There was one more thing that troubled both the king and his men. All night long there was this strange wind that blew across them from the East. The wind was strong enough to blow down tents and spook the horses, and yet it did not seem to be strong enough to move the dark cloud that had descended upon the camp. The men began to call it a godwind and for many it was the worst omen for the battle that they were all anticipating on the next day. So no one slept well in the Egyptian camp that night, but Pharaoh took comfort from the thought that, on the morrow, victory in battle would wash away all such dark talk of strange gods and omens.
But the dawn brought new surprises. The sun came up red, always a bad sign, and with the sunrise also came, finally, an end to the unrelenting wind that blew from the east. For a while, the stillness of the air was even more eerie than the supernatural wind had been. But nothing prepared the Egyptians for what they finally saw when the sun burned off the heavy fog. Pharaoh looked down to see that the shores of the Sea of Reeds were not where they were supposed to be. The east wind had blown so hard and that the marshy waters had been forced to retreat!
But that was not the thing that attracted Pharaoh’s attention. He saw that the Hebrew slaves were taking advantage of the situation and were making their way across the muddy terrain left by the retreating waters. It was an orderly retreat. They were not panicking or screaming, just methodically making their way towards freedom. It was that, more than anything, that infuriated the Pharaoh. They weren’t afraid of him! He was the scourge of the world and yet it was as if he was nothing to them.
The rage felt by the Pharaoh was clearly shared by the charioteers who surrounded him on every side. The horses were also almost as excited as the men as they tossed their heads and stamped the earth. No one ordered the charge that followed. No one stopped to consider whether it would be wise under the circumstances. It just happened. All the chariots of Egypt charged headlong into the muddy ground left by the retreating Sea of Reeds.
And there, in short order, they stopped. The ground that had been crossed with relative ease by a group of slaves on foot was completely unforgiving to the spoked wheels of the chariots. Within a few moments, the wheels were clogged with mud and the horses, with the muck above their knees, could barely move them. Every effort only seemed to make things worse. Soon the axels were buried and the horses were practically helpless.
In the moment, Pharaoh cared not for the chariots, many of which would be damaged almost beyond repair, nor for the horses’ broken legs and torn ligaments.
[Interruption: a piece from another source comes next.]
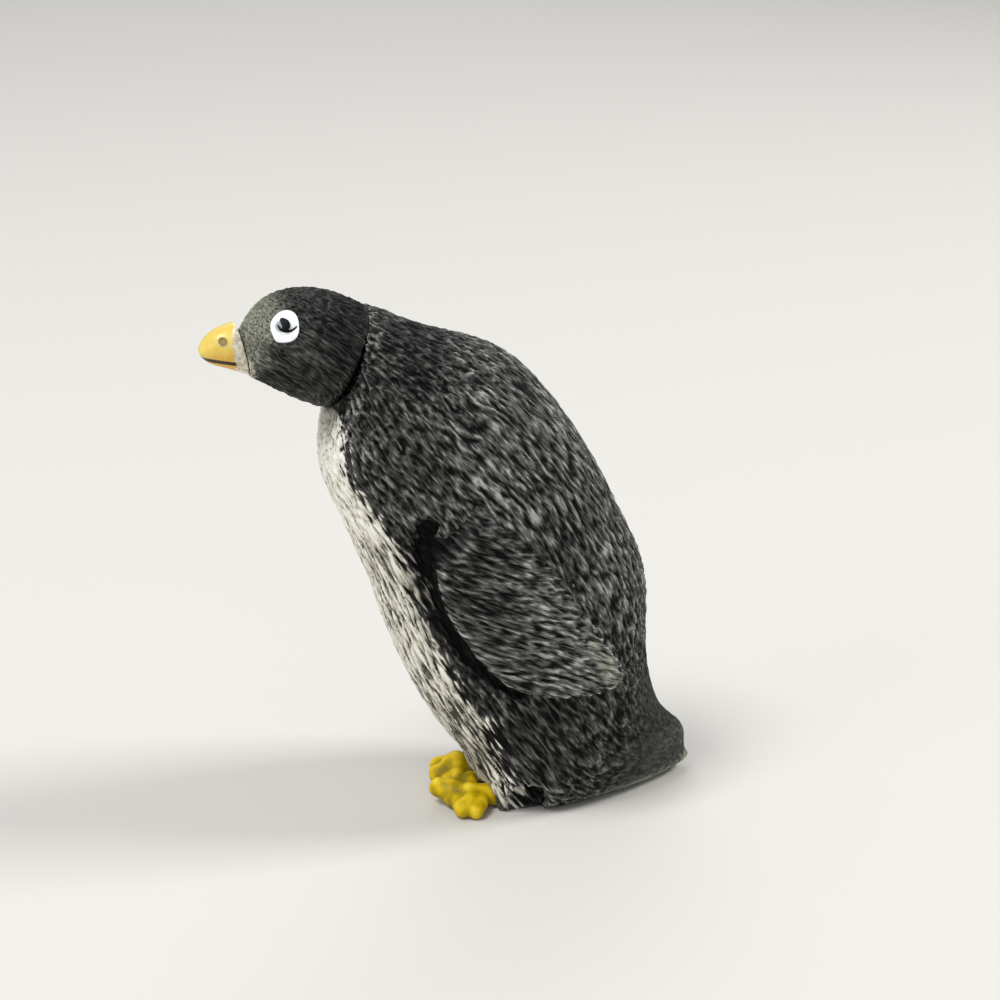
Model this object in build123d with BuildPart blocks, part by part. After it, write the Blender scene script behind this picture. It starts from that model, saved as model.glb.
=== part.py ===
from build123d import *
import os

os.makedirs("parts", exist_ok=True)

# Frame: the penguin looks along -Y, its left side is +X, the table is Z = 0.
# The origin lies on the table below the middle of the figure.

# Trunk and tail, one moulding
trunk_length = 36.4
trunk_height = 49.1
trunk_width = 18.8

# Head
head_length = 9.4
head_height = 10.6
head_width = 9.8
neck_plug_diameter = 5.2
neck_plug_length = 4.0

# Beak
beak_length = 3.6
beak_height = 4.8
beak_width = 4.1
beak_plug_diameter = 1.6
beak_plug_length = 2.2
mouth_gape = 0.3
mouth_depth = 0.3
nostril_diameter = 0.7

# Flippers
flipper_length = 24.4
flipper_width = 11.4
flipper_thickness = 2.1
flipper_angle = 54.0
flipper_plug_diameter = 3.0
flipper_plug_length = 3.4

# Feet
foot_length = 3.3
foot_width = 5.2
foot_spacing = 6.0
right_foot_setback = 0.5
right_foot_turn = 12.0
web_thickness = 1.0
toe_diameter = 1.7
toe_height = 1.4
instep_height = 3.9
instep_diameter = 4.2
leg_diameter = 1.6
leg_height = 7.2
leg_setback = 1.2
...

He did not even care about the soldiers who floundered around seeking only to save themselves. He only looked with hatred upon the retreating backs of the Hebrew slaves. They continued to move on without panic or fear and that was what terrified the king.
The story of the Battle of the Sea of Reeds is clearly one of the most foundational stories for the ancient people of Israel. It would have been a story that they told and retold much like Americans tell the story of George Washington and the cherry tree and the British tell the story of King Alfred and the cakes. So it is not very surprising that we have multiple versions of this story in the Bible. There are four in the Book of Exodus alone. We have the poetic versions, known as the Song of Moses and the Song of Miriam, which appear to be quite ancient. And, just before the poetry, there are three prose accounts that have been mixed and mingled together.
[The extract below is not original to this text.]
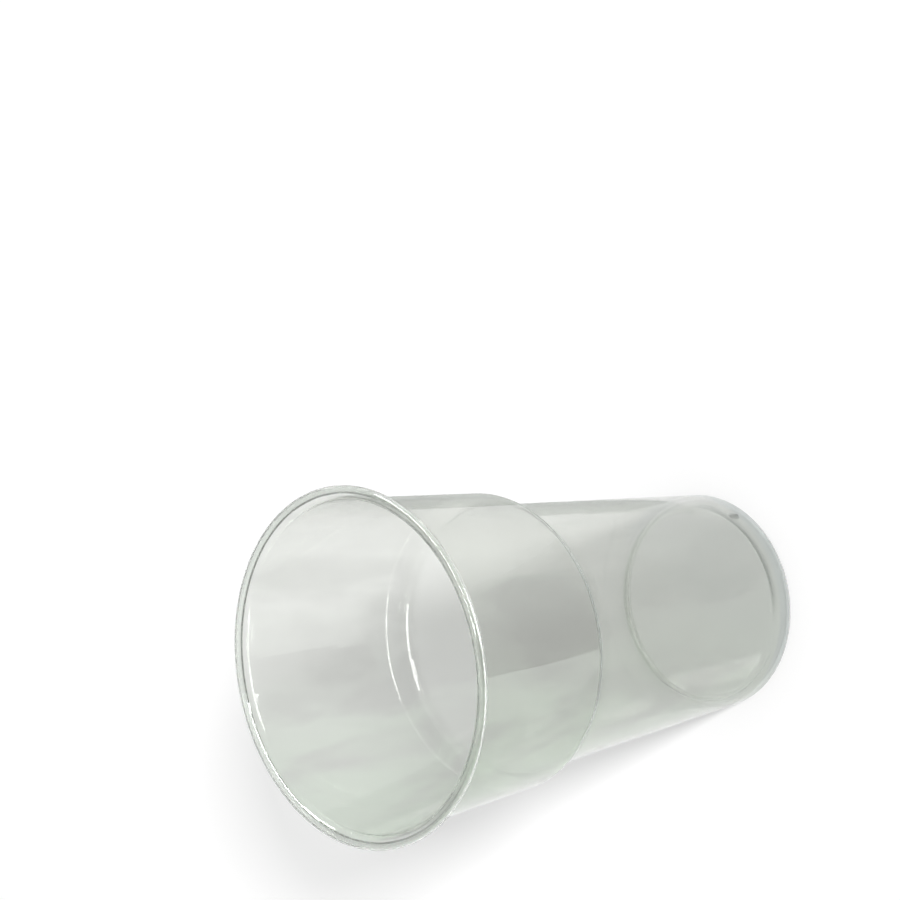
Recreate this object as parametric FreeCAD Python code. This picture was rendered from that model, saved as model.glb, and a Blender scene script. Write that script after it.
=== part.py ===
import FreeCAD, Part
import math
import os

# A clear disposable tumbler, drawn from one sheet of plastic. It stands on its foot with
# its axis on Z. Sizes are in millimetres, angles in degrees. The section is drawn in XZ
# as one bent sheet, from the middle of the base to the curled end of the lip.

# Overall
HEIGHT = 145.0
RIM_DIAMETER = 95.0
WALL = 0.45

# Directions about the centres of the lip's arcs, counted from outwards
TOP = 90.0
INWARDS = 180.0

# Rolled lip
ROLL_DIAMETER = 2.2
ROLL_SWEEP = 250.0
LIP_BEND = 2.8

# Shoulder, from its upper corner: outside radius, height, and how far it steps in and down
SHOULDER_RADIUS = 40.9
SHOULDER_HEIGHT = 93.3
SHOULDER_STEP = 3.5
SHOULDER_DROP = 3.0

# Outside radius of the lower wall at the foot
FOOT_RADIUS = 32.1

# Recessed base
PANEL_RADIUS = 28.9
PANEL_RECESS = 4.6
RISER_DRAFT = 6.0

# Outside bend radii
SHOULDER_TOP_BEND = 3.0
SHOULDER_BOTTOM_BEND = 6.5
HEEL_BEND = 1.2
FOOT_INNER_BEND = 0.8
PANEL_BEND = 1.2

# Short rib that stands in the channel of the foot, against the riser
RIB_ANGLE = -39.5
RIB_RADIUS = 0.4
RIB_LENGTH = 3.0
RIB_CLEARANCE = 0.9


def vector(position):
    """A point of the half section, given as radius and height."""
    return FreeCAD.Vector(position[0], 0, position[1])


def direction(start, end):
    """The unit direction from one section point to another."""
    across, up = end[0] - start[0], end[1] - start[1]
    length = math.hypot(across, up)
    return across / length, up / length


def turn(before, corner, after):
    """The signed angle by which the section turns at a corner, left turns positive."""
    in_x, in_y = direction(before, corner)
    out_x, out_y = direction(corner, after)
    return math.atan2(in_x * out_y - in_y * out_x, in_x * out_x + in_y * out_y)


def moved_left(start, end, distance):
    """A straight run moved sideways to its left."""
    across, up = direction(start, end)
    return [(x - up * distance, y + across * distance) for x, y in (start[:2], end[:2])]


def crossing(first, second):
    """The point in which two straight runs meet when they are made longer."""
    (ax, ay), (bx, by) = first
    (cx, cy), (dx, dy) = second
    rx, ry, sx, sy = bx - ax, by - ay, dx - cx, dy - cy
    share = ((cx - ax) * sy - (cy - ay) * sx) / (rx * sy - ry * sx)
    return ax + share * rx, ay + share * ry


def other_face(corners, thickness):
    """The sheet's inner face: runs moved to the left, bends about the same centres."""
    runs = [moved_left(a, b, thickness) for a, b in zip(corners, corners[1:])]
    moved = [(*runs[0][0], 0.0)]
    for index in range(1, len(corners) - 1):
        meeting = crossing(runs[index - 1], runs[index])
        angle = turn(corners[index - 1], corners[index], corners[index + 1])
        moved.append((*meeting, corners[index][2] - math.copysign(thickness, angle)))
    moved.append((*runs[-1][1], 0.0))
    return moved


def bent_path(corners):
    """Straight runs joined by tangent arcs, from corners given as radius, height, bend."""
    edges = []
    here = corners[0][:2]
    for before, corner, after in zip(corners, corners[1:], corners[2:]):
        angle = turn(before, corner, after)
        reach = corner[2] * math.tan(abs(angle) / 2)
        in_x, in_y = direction(before, corner)
        out_x, out_y = direction(corner, after)
        start = (corner[0] - in_x * reach, corner[1] - in_y * reach)
        end = (corner[0] + out_x * reach, corner[1] + out_y * reach)
        mid_x, mid_y = direction((in_x, in_y), (out_x, out_y))
        rise = corner[2] * (1 / math.cos(angle / 2) - 1)
        middle = (corner[0] + mid_x * rise, corner[1] + mid_y * rise)
        edges.append(Part.LineSegment(vector(here), vector(start)).toShape())
        edges.append(Part.Arc(vector(start), vector(middle), vector(end)).toShape())
        here = end
    edges.append(Part.LineSegment(vector(here), vector(corners[-1])).toShape())
    return edges


def on_circle(centre, radius, degrees):
    """A section point on a circle."""
    angle = math.radians(degrees)
    return centre[0] + radius * math.cos(angle), centre[1] + radius * math.sin(angle)


def arc(centre, radius, first, last):
    """An arc of the section between two angles."""
    middle = (first + last) / 2
    points = [vector(on_circle(centre, radius, angle)) for angle in (first, middle, last)]
    return Part.Arc(*points).toShape()


def roll_centre():
    """The centre of the roll, whose outside touches the rim's diameter and the top."""
    roll_radius = ROLL_DIAMETER / 2
    return RIM_DIAMETER / 2 - roll_radius, HEIGHT - roll_radius


def lip_centre():
    """The centre of the bend that leads the wall into the roll."""
    return roll_centre()[0], HEIGHT - LIP_BEND


def mouth_taper():
    """The upper wall's lean from upright, tangent to the lip's bend."""
    across = lip_centre()[0] - SHOULDER_RADIUS
    up = lip_centre()[1] - SHOULDER_HEIGHT
    lean = math.atan2(across, up) - math.asin((LIP_BEND - WALL) / math.hypot(across, up))
    return math.degrees(lean)


def riser_foot():
    """The radius at which the drafted riser of the base reaches the foot."""
    return PANEL_RADIUS + PANEL_RECESS * math.tan(math.radians(RISER_DRAFT))


def outside_corners():
    """The corners of the sheet's outside face, from the middle of the base to the lip."""
    shoulder_foot = (SHOULDER_RADIUS - SHOULDER_STEP, SHOULDER_HEIGHT - SHOULDER_DROP)
    wall_end = on_circle(lip_centre(), LIP_BEND - WALL, INWARDS - mouth_taper())
    return [
        (0.0, PANEL_RECESS, 0.0),
        (PANEL_RADIUS, PANEL_RECESS, PANEL_BEND),
        (riser_foot(), 0.0, FOOT_INNER_BEND),
        (FOOT_RADIUS, 0.0, HEEL_BEND),
        (*shoulder_foot, SHOULDER_BOTTOM_BEND),
        (SHOULDER_RADIUS, SHOULDER_HEIGHT, SHOULDER_TOP_BEND),
        (*wall_end, 0.0),
    ]


def lip(inset):
    """The lip's bend and roll, drawn inset from the face that starts inside the cup."""
    bend = arc(lip_centre(), LIP_BEND - inset, INWARDS - mouth_taper(), TOP)
    roll = arc(roll_centre(), ROLL_DIAMETER / 2 - inset, TOP, TOP - ROLL_SWEEP)
    return [bend, roll]


def roll_end(inset):
    """The last point of the roll, on either face."""
    return vector(on_circle(roll_centre(), ROLL_DIAMETER / 2 - inset, TOP - ROLL_SWEEP))


def sheet_section():
    """The closed section of the sheet, on one side of the axis."""
    outside = outside_corners()
    inside = other_face(outside, WALL)
    edges = bent_path(outside) + lip(WALL)
    edges.append(Part.LineSegment(roll_end(WALL), roll_end(0.0)).toShape())
    edges += lip(0.0) + bent_path(inside)
    edges.append(Part.LineSegment(vector(inside[0]), vector(outside[0])).toShape())
    return Part.Face(Part.Wire(Part.sortEdges(edges)[0]))


def foot_rib():
    """A round rib on the channel side of the riser, along its draft, at RIB_ANGLE."""
    draft = math.radians(RISER_DRAFT)
    start_radius = riser_foot() - RIB_CLEARANCE * math.tan(draft) + WALL
    along = FreeCAD.Vector(-math.sin(draft), 0, math.cos(draft))
    base = FreeCAD.Vector(start_radius, 0, RIB_CLEARANCE)
    rib = Part.makeCylinder(RIB_RADIUS, RIB_LENGTH, base, along)
    rib.rotate(FreeCAD.Vector(0, 0, 0), FreeCAD.Vector(0, 0, 1), RIB_ANGLE)
    return rib


def tumbler():
    """The whole cup, turned about Z from its section, with the rib of the foot."""
    axis = FreeCAD.Vector(0, 0, 1)
    shell = sheet_section().revolve(FreeCAD.Vector(0, 0, 0), axis, 360)
    cup = shell.fuse(foot_rib()).removeSplitter()
    return cup.Solids[0]


os.makedirs("parts", exist_ok=True)
body = tumbler()
body.exportStep("parts/tumbler.step")
box = body.optimalBoundingBox()
print("tumbler valid:", body.isValid(), "volume mm3:", round(body.Volume, 1))
print("box mm:", round(box.XLength, 3), round(box.YLength, 3), round(box.ZLength, 3))
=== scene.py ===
import math

import bpy
from bpy.props import FloatProperty, FloatVectorProperty, IntProperty, PointerProperty
from mathutils import Matrix, Vector


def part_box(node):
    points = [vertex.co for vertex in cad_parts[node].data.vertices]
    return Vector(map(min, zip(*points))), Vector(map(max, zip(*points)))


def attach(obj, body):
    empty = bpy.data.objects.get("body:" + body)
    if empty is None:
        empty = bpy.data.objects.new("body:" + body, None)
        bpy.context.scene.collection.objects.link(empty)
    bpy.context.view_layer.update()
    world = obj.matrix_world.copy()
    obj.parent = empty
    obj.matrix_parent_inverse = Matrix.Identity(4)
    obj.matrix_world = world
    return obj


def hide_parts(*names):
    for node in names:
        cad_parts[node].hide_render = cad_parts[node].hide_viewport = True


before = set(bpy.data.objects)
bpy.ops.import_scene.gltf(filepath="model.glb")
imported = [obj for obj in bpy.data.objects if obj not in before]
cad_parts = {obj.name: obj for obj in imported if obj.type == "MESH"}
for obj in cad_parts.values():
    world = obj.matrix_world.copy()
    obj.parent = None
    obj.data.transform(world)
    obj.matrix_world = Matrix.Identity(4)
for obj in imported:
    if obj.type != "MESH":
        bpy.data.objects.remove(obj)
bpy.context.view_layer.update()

bl_info = {
    "name": "Clear tumbler",
    "version": (1, 0, 0),
    "blender": (4, 5, 0),
    "location": "3D View > Sidebar > Tumbler",
    "description": "Turns a clear plastic tumbler from its section and sets it on a pale floor",
    "category": "Add Mesh",
}

NODE = "tumbler"
BODY = "root"
MM = 0.001
LOW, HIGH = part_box(NODE)

# Directions in the section, in degrees from outwards
TOP = 90.0
INWARDS = 180.0

# How finely the sheet is made: degrees of a bend, metres of a straight run, faces round the
# rib, how close points are merged, and the sharpest edge in degrees that is shaded smoothly
ARC_STEP = 5.5
RUN_STEP = 12.0 * MM
RIB_SIDES = 24
MERGE_DISTANCE = 0.002 * MM
SMOOTH_ANGLE = 40.0

# Soft edges of the plastic's zones. Each pair says where the zone is empty and where it is
# full. The first is counted from the roll's inner side, the next three from the shoulder's
# height, PANEL_ABOVE from the height of the base panel, the five after it from the panel's
# radius, and the last from the middle of the rib.
LIP_INSIDE = (-0.6 * MM, 0.0)
LOWER_WALL_TOP = (-3.0 * MM, -9.0 * MM)
SHOULDER_BELOW = (-1.6 * MM, -0.8 * MM)
SHOULDER_ABOVE = (1.4 * MM, 0.6 * MM)
PANEL_ABOVE = (2.0 * MM, 0.6 * MM)
BASE_OUTSIDE = (1.2 * MM, 0.8 * MM)
CREASE_INSIDE = (-0.6 * MM, -0.3 * MM)
CREASE_OUTSIDE = (0.3 * MM, -0.1 * MM)
FAR_EDGE_INSIDE = (-2.2 * MM, -1.4 * MM)
FAR_EDGE_OUTSIDE = (2.4 * MM, 1.2 * MM)
RIB_AROUND = (2.0 * MM, 1.2 * MM)

# These are counted from the cup's axis: along X for the green of the painted reflection, along Y
# for the shoulder's painted shade, along RIB_WAY for the crease and the foot, and along FAR_WAY for
# the base's far edge
GREEN_SIDE = (10.0 * MM, -35.0 * MM)
SHOULDER_SIDE = (-12.0 * MM, -28.0 * MM)
CREASE_SIDE = (15.0 * MM, 26.0 * MM)
FOOT_SIDE = (-12.0 * MM, 12.0 * MM)
FAR_SIDE = (0.0, 14.0 * MM)
RIB_WAY = (0.6, -0.8)
FAR_WAY = (0.5, 0.85)

# The clouds: where their noise is empty and full, its detail and its distortion
CLOUD_EDGE = (0.44, 0.64)
CLOUD_DETAIL = 3.0
CLOUD_DISTORTION = 0.4

# How much of the base takes its own tint, and how much of it lets its own light to the floor
BASE_TINT_SHARE = 0.7
BASE_LIGHT_SHARE = 0.8

# The picture's side in pixels, the sensor's width in mm and the nearest distance seen
FRAME_PIXELS = 900
SENSOR_WIDTH = 36.0
CLIP_START = 0.01

# The room's light: the view's rise at which it is as dark as overhead
CEILING_RISE = 0.6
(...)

There is what I like to call the CGI version where God sends down a mighty and terrible blast of wind that makes the waters of the sea stand up like two walls on either side of the passing Israelites and in which God casts the Egyptians into the sea. That is the familiar story, of course, the one highlighted in retellings like Cecil B Demille’s The Ten Commandments. But if you look very carefully, you can see another story, the story I have tried to tell here, in which God acts much more subtly. In this story God sends a gentler but constant wind out of the east, that pushes back the water from the marshy shores of the sea. This creates a passage that allows the Hebrew slaves to escape on foot but, when the chariots attempt the same passage, they become mired in the muck.
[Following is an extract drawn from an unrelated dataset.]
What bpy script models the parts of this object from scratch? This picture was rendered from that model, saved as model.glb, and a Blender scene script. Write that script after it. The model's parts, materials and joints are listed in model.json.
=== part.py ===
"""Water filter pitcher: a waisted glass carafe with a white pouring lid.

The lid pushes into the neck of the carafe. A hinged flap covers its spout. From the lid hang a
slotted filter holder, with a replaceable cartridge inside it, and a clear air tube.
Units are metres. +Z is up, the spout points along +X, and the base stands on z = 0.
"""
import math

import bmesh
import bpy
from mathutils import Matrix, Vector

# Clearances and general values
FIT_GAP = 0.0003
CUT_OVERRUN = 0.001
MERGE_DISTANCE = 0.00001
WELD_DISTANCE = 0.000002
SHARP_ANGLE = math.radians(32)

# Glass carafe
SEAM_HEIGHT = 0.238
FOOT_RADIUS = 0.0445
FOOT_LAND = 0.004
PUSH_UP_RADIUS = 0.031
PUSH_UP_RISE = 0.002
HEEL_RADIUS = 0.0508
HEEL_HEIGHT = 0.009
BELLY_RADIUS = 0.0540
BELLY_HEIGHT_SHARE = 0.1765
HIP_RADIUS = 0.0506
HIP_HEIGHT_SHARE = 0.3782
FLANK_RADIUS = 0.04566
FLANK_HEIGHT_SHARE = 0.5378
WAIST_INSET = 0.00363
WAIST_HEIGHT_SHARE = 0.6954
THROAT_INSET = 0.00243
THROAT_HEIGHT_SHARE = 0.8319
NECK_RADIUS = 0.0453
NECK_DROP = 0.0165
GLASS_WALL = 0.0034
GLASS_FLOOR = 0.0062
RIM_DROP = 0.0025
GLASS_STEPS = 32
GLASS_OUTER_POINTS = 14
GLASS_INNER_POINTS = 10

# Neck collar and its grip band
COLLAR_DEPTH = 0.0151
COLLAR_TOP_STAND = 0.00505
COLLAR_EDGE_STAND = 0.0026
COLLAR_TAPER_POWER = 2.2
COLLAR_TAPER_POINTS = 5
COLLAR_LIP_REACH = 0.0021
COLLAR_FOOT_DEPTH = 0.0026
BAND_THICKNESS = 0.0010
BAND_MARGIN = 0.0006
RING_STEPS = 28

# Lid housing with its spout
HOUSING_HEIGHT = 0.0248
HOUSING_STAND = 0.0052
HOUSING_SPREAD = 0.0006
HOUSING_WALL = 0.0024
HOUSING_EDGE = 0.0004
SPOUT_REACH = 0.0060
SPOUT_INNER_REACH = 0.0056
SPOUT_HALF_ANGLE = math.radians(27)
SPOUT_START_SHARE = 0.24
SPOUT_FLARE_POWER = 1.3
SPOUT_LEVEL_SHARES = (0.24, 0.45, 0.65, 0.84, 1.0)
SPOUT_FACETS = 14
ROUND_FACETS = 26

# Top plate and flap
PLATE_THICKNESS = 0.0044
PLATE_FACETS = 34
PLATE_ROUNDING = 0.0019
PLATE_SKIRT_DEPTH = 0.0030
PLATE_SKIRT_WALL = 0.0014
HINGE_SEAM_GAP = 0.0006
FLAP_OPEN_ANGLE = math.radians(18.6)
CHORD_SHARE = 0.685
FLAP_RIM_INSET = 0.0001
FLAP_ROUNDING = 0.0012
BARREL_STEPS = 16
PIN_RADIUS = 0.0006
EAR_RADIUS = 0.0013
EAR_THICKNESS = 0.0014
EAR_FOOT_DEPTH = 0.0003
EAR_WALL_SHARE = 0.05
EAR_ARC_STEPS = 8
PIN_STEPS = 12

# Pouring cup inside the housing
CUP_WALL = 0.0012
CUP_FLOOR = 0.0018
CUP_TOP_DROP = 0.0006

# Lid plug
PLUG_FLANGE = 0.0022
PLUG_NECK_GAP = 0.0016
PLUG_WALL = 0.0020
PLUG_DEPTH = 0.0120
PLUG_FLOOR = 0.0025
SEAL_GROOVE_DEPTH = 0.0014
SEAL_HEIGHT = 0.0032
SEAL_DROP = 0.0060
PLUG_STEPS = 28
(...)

Now, there is no question that the CGI version of the story is much more impressive and cinematic. But there must be a good reason for why the other story, let’s call it the “East Wind Version,” was preserved and not simply edited out of the final version of the Book of Exodus. It seems to me that we learn something different about God in the east wind version. In this story, God takes the thing that is the very foundation of the strength of Egypt, the latest military hardware in which they have invested so heavily, and defeats it with the oldest technology in the world: mud and sandal leather. Chariots were supposed to be Egypt’s greatest strength, something in which they had invested so heavily that it distorted their economy requiring them to oppress untold numbers of slaves, and yet God turned them into the cause of their defeat. Now that is a God who I find very interesting.
It is also a God who seems to be very active throughout history. How many times down through the centuries, have great powers and empires invested so much in the technology of war and power only to see those investments wasted by the emergence of a low-tech, low investment response. Think of the massive ships of the Persians rowed by slaves taken from all over Asia brought down by the tiny ships rowed by the freemen of the city of Athens at the Battle of Salamis. Think of the huge numbers of French nobility who were riding horses and wearing armour so expensive that they required the support of millions of peasants, all brought down by the yeoman archers of England at the Battle of Agincourt. It is a pattern that was also seen more recently in the streets of Portland, Oregon in the United States as Federal Agents deployed the latest in non-lethal chemical weapons against protestors only to be effectively countered for a while by a wall of dads wielding leaf blowers of all things. Oh yes, the God we worship has a way of surprising those who seek to rely on the tools of power to their own advantage.
We have all heard the story of the Reed Sea. Our temptation, when we hear it, is to identify with Moses and the slaves. We want to be those people yearning to be free – yearning for a God who will set us free. But I wanted to tell this story from the other side for one big reason. I suspect that, to the extent that we rely for our security on the tools of power and violence, we ought to be identifying with the Egyptians. And, if that’s the case, God might have a bit of a surprise in store for us too.